The Week-Long Quote Guarantee
When Jim gives you a quote, that quote is good for a week.
This matters because truck sales (especially commercial truck sales) involve bigger decisions than car sales. You might need to talk to a business partner. You might need to check with your accountant. You might need to coordinate with your bank if there's a lien.
We're not going to pressure you to decide on the phone. Take a few days. Think about it. Get other quotes if you want to.
But here's the deal: if we quote you a price on Monday, and you call us back on Friday, we honor that quote. We don't suddenly "discover" problems we didn't mention. We don't add fees. We don't play games.
The price we quote is the price we pay. Period.
That quote expires after a week because markets do change, especially for commercial trucks where values can shift based on regional demand or parts availability. But within that week, the number is solid.
No Hidden Fees, Towing Always Included
When we quote you a price, that's what you get.
We don't subtract towing charges. We don't add "processing fees" or "documentation fees" or any other creative charges that reduce your actual payout.
Towing is included. Always. Even in winter when towing is more complicated.
If your truck is in your driveway, we tow it. If it's at a repair shop, we tow it. If it's at a storage facility, we tow it. If it's in a location that requires special equipment or coordination, we handle it.
You get the quoted price. We handle the logistics. That's how it works.
Why Family Businesses Do This Differently
Kelly Truck Buyers is a family operation. Mike started this business about twenty years ago. His daughter Michelle and son-in-law Jim run it now, and the business supports three generations.
We've survived in this industry by operating on straightforward principles: give your word and keep your word.
That A+ BBB rating we've maintained for over a decade didn't happen by accident. It happened because when we quote a price, we pay it. When we schedule a pickup, we show up. When we say there are no hidden fees, there are no hidden fees.
There are bigger companies with more advertising. There are also smaller operators with questionable reliability. We're deliberately in between; big enough to have national reach and market expertise, small enough that you're talking to actual decision-makers who own the business and care about the reputation.
When you talk to Faith, Michelle, or Jim, you're talking to people whose names are attached to this business. We're not a call center. We're not a franchise. We're a family operation that's been doing this for two decades because we do it honestly.
What "Treating You as an Individual" Actually Means
We say we treat everyone as an individual with a problem to solve. Here's what that means in practice:
If you're selling a truck because your business is closing, we're not going to pretend that's not difficult. We'll get you a fair price and move quickly so you can move forward.
If you're selling because you upgraded equipment and the old truck isn't worth fixing, we'll focus on making the transaction efficient and straightforward.
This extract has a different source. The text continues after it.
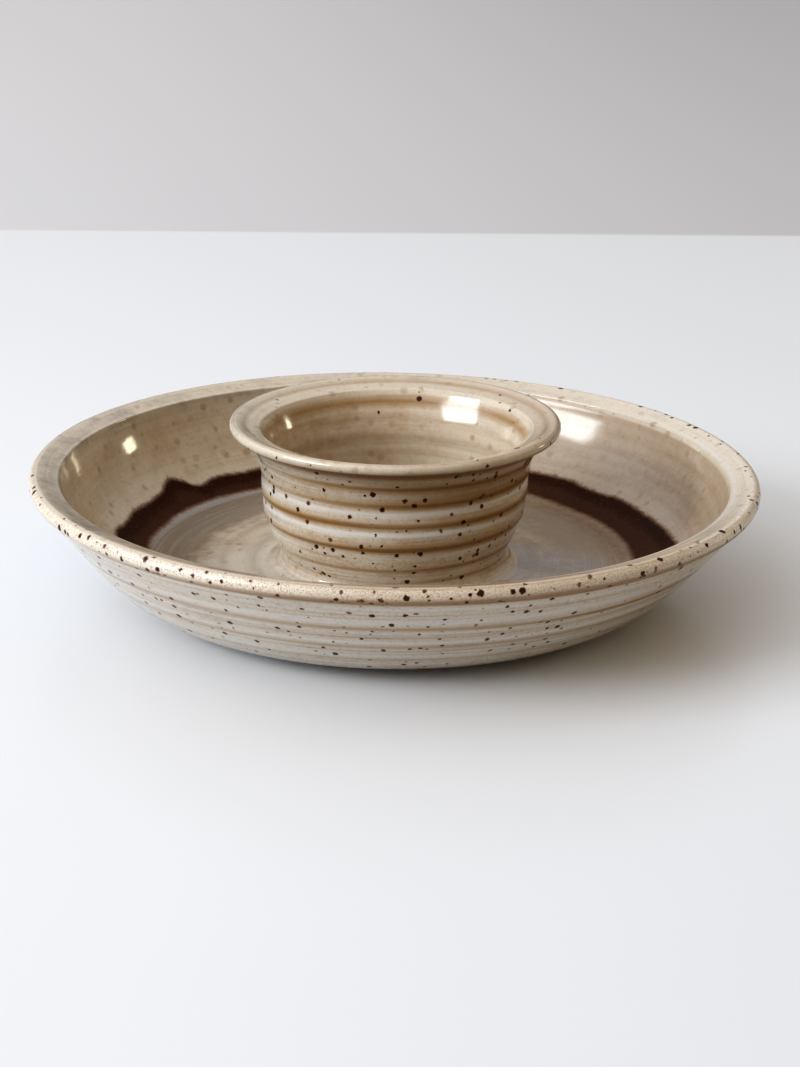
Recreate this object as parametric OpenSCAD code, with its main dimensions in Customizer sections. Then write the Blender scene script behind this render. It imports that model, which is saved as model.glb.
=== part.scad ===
// Chip and dip server in thrown stoneware, in millimetres, +Z up.
// A wide bowl for chips carries a small flared bowl for dip in the middle of
// its floor. The two are thrown apart and luted together with slip and a coil
// of soft clay, so nothing on the server moves.
// The origin is the centre of the face that the foot ring stands on.

/* [Chip bowl] */
// Outside diameter over the lip
bowl_d = 305; // [270:1:340]
// Height from the ground to the top of the lip
bowl_h = 54.5; // [46:0.5:75]
// Thickness of the wall where it is thinnest
bowl_wall = 5.7; // [4:0.1:9]
// Height of the flat floor above the ground
floor_z = 12.5; // [10:0.5:16]
// How far the flat floor runs out past the foot ring
floor_over = 6; // [2:0.5:10]
// Slope of the outside wall where it meets the lip
wall_lean = 51; // [45:1:58]
// Length over which that slope carries down the wall
wall_pull = 44; // [30:1:46]
// Length over which the wall runs out level from the foot
foot_pull = 30; // [20:1:38]

/* [Chip bowl rim] */
// Thickness of the rolled bead at the outer edge
lip_bead = 6.4; // [4:0.2:9]
// Width of the rim from its outermost edge to the inner crease
rim_w = 12.4; // [10:0.2:16]
// How far the rim falls from the bead to the inner crease
rim_drop = 2.4; // [1:0.2:4]

/* [Foot ring] */
// Outside diameter of the trimmed foot ring
foot_d = 172; // [150:1:190]
// Width of the ring that touches the ground
foot_w = 8; // [5:0.5:14]
// Height of the ring on its outer side
foot_h = 2; // [1.6:0.2:5]
// Depth of the hollow inside the ring
foot_recess = 1.8; // [1.4:0.1:3.8]

/* [Dip bowl] */
// Outside diameter over the lip
dip_d = 138.4; // [122:0.2:150]
// Height of the dip bowl from its own base
dip_h = 62; // [50:0.5:80]
// Diameter at the waist, under the flared rim
dip_waist_d = 112.4; // [100:0.2:120]
// Height of the waist above the dip bowl's base
dip_waist_h = 35; // [28:0.5:40]
// Diameter of the base that is luted to the floor
dip_base_d = 94.4; // [84:0.2:104]
// Thickness of the wall at the waist
dip_wall = 5.5; // [3.5:0.5:8]
// Thickness of the dip bowl's own bottom
dip_bottom = 6; // [4:0.5:9]
// Inside radius between the dip bowl's wall and bottom
dip_inner_r = 20; // [12:0.5:28]

/* [Dip bowl rim] */
// Thickness of the rolled bead at the outer edge
dip_bead = 4.4; // [3:0.2:6]
// Width of the rim from its outermost edge to the inner crease
dip_rim_w = 14; // [12:0.2:16.6]
// How far the rim falls from the bead to the inner crease
dip_rim_drop = 4.5; // [2:0.5:7]

/* [Throwing rings] */
// Distance along the chip bowl's wall from one ring to the next
bowl_ring_pitch = 12.7; // [6:0.1:20]
// Depth of the hollows that the fingers leave in the chip bowl's wall
bowl_ring_depth = 0.6; // [0:0.1:1.2]
// Distance from one ring to the next up the dip bowl's wall
dip_ring_pitch = 10.3; // [5:0.1:16]
// Depth of the hollows that the fingers leave in the dip bowl's wall
dip_ring_depth = 0.8; // [0:0.1:1.4]

/* [Luting] */
// Thickness of the slip under the dip bowl
slip_t = 0.5; // [0.2:0.1:1.5]
// Height of the coil of clay up the dip bowl's wall
coil_h = 5.2; // [3:0.2:8]
// Width of the coil of clay along the floor
coil_w = 6.6; // [3:0.2:10]

/* [Iron band] */
// Height of the band's inner edge above the floor
band_low = 1.8; // [0.6:0.1:4]
// Height of the band's outer edge above the floor
band_high = 8; // [5:0.1:14]
// Thickness of the brushed band
band_t = 0.35; // [0.2:0.05:0.8]

/* [Hidden] */

$fn = 180;
STONEWARE = "#C9BDA9";
WET_CLAY = "#B59A78";
IRON = "#3A1C10";

level = [1, 0];               // pointing outward along the ground
up = [0, 1];
crease = 0.6;                 // nick under a bead, where it is rolled over
foot_bevel = 1;               // wiped edge of the foot ring
floor_lead = 4.4;             // how far later the floor turns up than the outside wall
thin_outside = 0.735;         // share of the outside wall where the wall is thinnest
thin_inside = 0.6;            // share of the inside wall that lies across from it
soft_edge = 1.2;              // rounding of an inner crease
curve_steps = 24;             // points along a plain curve
ring_steps = 9;               // points along each finger hollow
bead_from = -70;              // the bead's arc starts this far below level
bead_steps = 12;

// ---- curves: every outline is a list of [radius, height] points ----

function along(angle, length) = length * [cos(angle), sin(angle)];
function unit(v) = v / norm(v);
function inward(v) = [-v[1], v[0]] / norm(v);

// Point at share t of the cubic curve with the four control points p.
function curve_at(p, t) =
    pow(1 - t, 3) * p[0] + 3 * t * pow(1 - t, 2) * p[1]
    + 3 * t * t * (1 - t) * p[2] + pow(t, 3) * p[3];

// The curve p from share t0 to share t1.
function curve(p, t0 = 0, t1 = 1, steps = curve_steps) =
    [for (i = [0:steps]) curve_at(p, t0 + (t1 - t0) * i / steps)];

// The curve from p0 towards p1 and on to p3 that passes through q at share t.
function curve_through(p0, p1, q, p3, t) =
    let (rest = pow(1 - t, 3) * p0 + 3 * t * pow(1 - t, 2) * p1 + pow(t, 3) * p3)
    [p0, p1, (q - rest) / (3 * t * t * (1 - t)), p3];

// Share of a rising curve p at which it reaches height z, by halving.
function share_at(p, z, low = 0, high = 1, rounds = 30) =
    let (middle = (low + high) / 2)
    rounds == 0 ? middle
    : curve_at(p, middle)[1] < z ? share_at(p, z, middle, high, rounds - 1)
    : share_at(p, z, low, middle, rounds - 1);

// A rising outside wall along p, hollowed between evenly spaced rings.
function thrown(p, pitch, depth) =
    let (
        reach = norm(p[3] - p[0]),
        rings = max(1, round(reach / pitch)),
        steps = rings * ring_steps
    )
    [for (i = [0:steps])
        let (
            t = i / steps,
            here = curve_at(p, t),
            ahead = curve_at(p, t + 0.001) - curve_at(p, t - 0.001),
            hollow = depth * abs(sin(180 * rings * norm(here - p[0]) / reach))
        )
        here + hollow * inward(ahead)];

// The rolled bead of a rim, from its crease up and over to its top.
function bead(edge_r, top_z, thickness) =
    let (r = thickness / 2, centre = [edge_r - r, top_z - r])
    [for (i = [0:bead_steps])
        centre + along(bead_from + (90 - bead_from) * i / bead_steps, r)];

// The corner b between a and c, rounded off.
function softened(a, b, c, size = soft_edge) =
    let (from = b + size * unit(a - b), to = b + size * unit(c - b))
    curve([from, (from + 2 * b) / 3, (to + 2 * b) / 3, to], steps = 5);

function reversed(points) = [for (i = [len(points) - 1:-1:0]) points[i]];

// ---- the chip bowl's lines ----

bowl_r = bowl_d / 2;
foot_r = foot_d / 2;
bowl_bead = bead(bowl_r, bowl_h, lip_bead);
bowl_crease = [bowl_r - rim_w, bowl_h - rim_drop];

// Outside wall, from the foot up to the nick under the bead.
wall_top = bowl_bead[0] - [crease, crease / 2];
outer_wall = [
    [foot_r, foot_h],
    [foot_r + foot_pull, foot_h],
    wall_top - along(wall_lean, wall_pull),
    wall_top
];

// Inside wall, from the floor up to the rim's inner crease. Where the wall is
// thinnest it passes one wall thickness in from the outside wall.
floor_r = foot_r + floor_over;
thin_point = curve_at(outer_wall, thin_outside);
thin_ahead = curve_at(outer_wall, thin_outside + 0.001) - thin_point;
inner_wall = curve_through(
    [floor_r, floor_z],
    [outer_wall[1][0] + floor_lead, floor_z],
    thin_point + bowl_wall * inward(thin_ahead),
    bowl_crease,
    thin_inside
);

band_from = share_at(inner_wall, floor_z + band_low);
band_to = share_at(inner_wall, floor_z + band_high);
band_seat = curve(inner_wall, band_from, band_to);

// ---- the dip bowl's lines ----

dip_z = floor_z + slip_t;
dip_top = dip_z + dip_h;
dip_r = dip_d / 2;
base_r = dip_base_d / 2;
waist = [dip_waist_d / 2, dip_z + dip_waist_h];
dip_lip = bead(dip_r, dip_top, dip_bead);
dip_crease = [dip_r - dip_rim_w, dip_top - dip_rim_drop];
coil_top = [base_r, floor_z + coil_h];

flare_reach = (dip_lip[0][1] - waist[1]) * 0.4;
belly_reach = (waist[1] - coil_top[1]) * 0.45;
base_lean = 70;               // slope of the wall above the coil

// Outside wall, from the coil up to the waist, then out under the rim.
lower_outside = [
    coil_top,
    coil_top + along(base_lean, belly_reach),
    waist - belly_reach * up,
    waist
];
flare_outside = [
    waist,
    waist + flare_reach * up,
    dip_lip[0] - [flare_reach, flare_reach / 3],
    dip_lip[0] - [crease, 0]
];

// Inside, from the bottom up to the waist, then out to the rim's crease.
inner_waist = waist - dip_wall * level;
bottom_edge = [base_r - dip_inner_r, dip_z + dip_bottom];
lower_inside = [
    bottom_edge,
    bottom_edge + dip_inner_r * level,
    inner_waist - belly_reach * up,
    inner_waist
];
flare_inside = [
    inner_waist,
    inner_waist + flare_reach * up,
    dip_crease - along(base_lean, flare_reach),
    dip_crease
];

// ---- the pieces ----

module turned(outline) {
    rotate_extrude() polygon(outline);
}

// The wide bowl, thrown with its rim and trimmed with a foot ring.
module chip_bowl() {
    above_band = curve(inner_wall, band_to, 1);
    inside_rim = softened(bowl_bead[bead_steps], bowl_crease, inner_wall[2]);
    foot_in = foot_r - foot_w;
    color(STONEWARE)
        turned(concat(
            [
                [0, foot_recess], [foot_in - foot_bevel, foot_recess],
                [foot_in, foot_bevel], [foot_in + foot_bevel, 0],
                [foot_r - foot_bevel, 0], [foot_r, foot_bevel]
            ],
            thrown(outer_wall, bowl_ring_pitch, bowl_ring_depth),
            bowl_bead,
            inside_rim,
            reversed([for (p = above_band) if (norm(p - bowl_crease) > soft_edge) p]),
            reversed([for (i = [1:curve_steps - 1]) band_seat[i]]),
            reversed(curve(inner_wall, 0, band_from)),
            [[0, floor_z]]
        ));
}

// The small flared bowl, thrown by itself and set down on the floor.
module dip_bowl() {
    inside_rim = softened(dip_lip[bead_steps], dip_crease, flare_inside[2]);
    color(STONEWARE)
        turned(concat(
            [[0, dip_z], [base_r, dip_z]],
            thrown(lower_outside, dip_ring_pitch, dip_ring_depth),
            [for (i = [1:curve_steps]) curve(flare_outside)[i]],
            dip_lip,
            inside_rim,
            reversed([for (p = curve(flare_inside)) if (norm(p - dip_crease) > soft_edge) p]),
            [for (i = [curve_steps - 1:-1:0]) curve(lower_inside)[i]],
            [[0, dip_z + dip_bottom]]
        ));
}

// The bed of slip that sticks the dip bowl's base to the floor.
module slip_bed() {
    color(WET_CLAY)
        translate([0, 0, floor_z]) cylinder(h = slip_t, r = base_r);
}

// The coil of soft clay, worked into the angle round the dip bowl's base.
module luting_coil() {
    cove_steps = 10;
    color(STONEWARE)
        turned(concat(
            [[base_r, floor_z], [base_r + coil_w, floor_z]],
            [for (i = [1:cove_steps])
                let (a = 90 * i / cove_steps)
                [base_r + coil_w * (1 - sin(a)), floor_z + coil_h * (1 - cos(a))]]
        ));
}

// The band of iron glaze, brushed on where the floor turns up into the wall.
module iron_band() {
    last = len(band_seat) - 1;
    face = [for (i = [0:last])
        let (
            before = band_seat[max(0, i - 1)],
            after = band_seat[min(last, i + 1)]
        )
        band_seat[i] + band_t * inward(after - before)];
    color(IRON)
        turned(concat(band_seat, reversed(face)));
}

chip_bowl();
dip_bowl();
slip_bed();
luting_coil();
iron_band();
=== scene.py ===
# The looks of a chip and dip server: two bowls of thrown stoneware, luted
# together and covered with a speckled oatmeal glaze. Metres, +Z up.
import math

import bmesh
import bpy
import numpy as np
from mathutils import Matrix, Vector


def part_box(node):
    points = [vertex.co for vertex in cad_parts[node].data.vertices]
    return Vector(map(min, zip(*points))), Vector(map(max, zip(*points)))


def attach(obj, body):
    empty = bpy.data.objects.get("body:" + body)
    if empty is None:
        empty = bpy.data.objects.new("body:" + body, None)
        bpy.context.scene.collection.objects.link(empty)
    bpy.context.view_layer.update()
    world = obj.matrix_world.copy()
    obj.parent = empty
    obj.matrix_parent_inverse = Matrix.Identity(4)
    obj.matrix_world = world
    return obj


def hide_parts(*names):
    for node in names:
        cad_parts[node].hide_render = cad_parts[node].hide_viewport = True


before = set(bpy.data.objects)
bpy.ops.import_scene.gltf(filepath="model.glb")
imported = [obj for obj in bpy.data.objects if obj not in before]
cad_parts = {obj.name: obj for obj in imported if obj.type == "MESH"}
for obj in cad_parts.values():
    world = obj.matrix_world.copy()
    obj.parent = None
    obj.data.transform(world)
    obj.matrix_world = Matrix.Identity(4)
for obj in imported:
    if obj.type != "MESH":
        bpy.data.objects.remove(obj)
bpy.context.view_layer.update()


# ---------------------------------------------------------------------------
# Chip bowl. The wide bowl, thrown in one piece from speckled stoneware with a
# rolled lip, then trimmed underneath to leave a foot ring. Its glaze breaks
# toasty brown on the throwing rings and pools pale in the hollows.
# ---------------------------------------------------------------------------

MM = 0.001


def curve(points, rows, first=0.0, last=1.0):
    """Cubic curve through the first and last of four [radius, height] points,
    pulled towards the middle two: the sum of the points, each times its
    Bernstein weight, at evenly spaced shares of the way."""
    t = np.linspace(first, last, rows)[:, None]
    weights = ((1 - t) ** 3, 3 * t * (1 - t) ** 2, 3 * t * t * (1 - t), t ** 3)
    return sum(w * np.asarray(p, float) for w, p in zip(weights, points))


def line(start, end, rows):
    """Evenly spaced points on the straight line from start to end."""
    t = np.linspace(0, 1, rows)[:, None]
    return (1 - t) * np.asarray(start, float) + t * np.asarray(end, float)


def rolled_lip(edge, top, thickness, rows):
    """Arc of a rolled lip: radius half the thickness, from 70 degrees below
    level up to its top."""
    a = np.radians(np.linspace(-70.0, 90.0, rows))[:, None]
    r = thickness / 2
    return np.array([edge - r, top - r]) + r * np.hstack([np.cos(a), np.sin(a)])


def smooth(x):
    """The S-shaped step 3x^2 - 2x^3 between 0 and 1, level outside them."""
    x = np.clip(x, 0.0, 1.0)
    return x * x * (3 - 2 * x)


def hump(x, width):
    """Bell curve exp(-(x / width)^2)."""
    return np.exp(-(x / width) ** 2)


def slope(angle, length):
    """Step of that length, at an angle in degrees above level."""
    return length * np.array([math.cos(math.radians(angle)), math.sin(math.radians(angle))])


def joined(runs):
    """Joins named runs of points into one outline. Returns it, the rows that
    each run takes up, and every point's distance along it."""
    outline = np.vstack(list(runs.values()))
    ends = np.cumsum([len(run) for run in runs.values()])
    rows_of = {key: slice(end - len(run), end) for (key, run), end in zip(runs.items(), ends)}
    steps = np.linalg.norm(np.diff(outline, axis=0), axis=1)
    return outline, rows_of, np.concatenate([[0], np.cumsum(steps)])[:, None]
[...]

If you're selling because the truck died and you need it gone, we understand the urgency and we'll coordinate pickup as fast as possible.
If you're selling because winter revealed problems that make repair uneconomical, we won't waste your time with questions about repairs you're not making.
Different situations require different approaches. We're not running a script. We're having a conversation about your specific situation and figuring out whether we can help.
Sometimes we can't offer what you're hoping for. If your truck is worth $8,000 and you need $15,000, we can't make that math work. But we'll tell you straight rather than playing games.
Sometimes we can offer more than you expected because Jim's market knowledge reveals value you didn't know was there.
Either way, you're getting honesty. You're getting straight answers. You're getting treated like someone with a problem to solve, not like a transaction to process.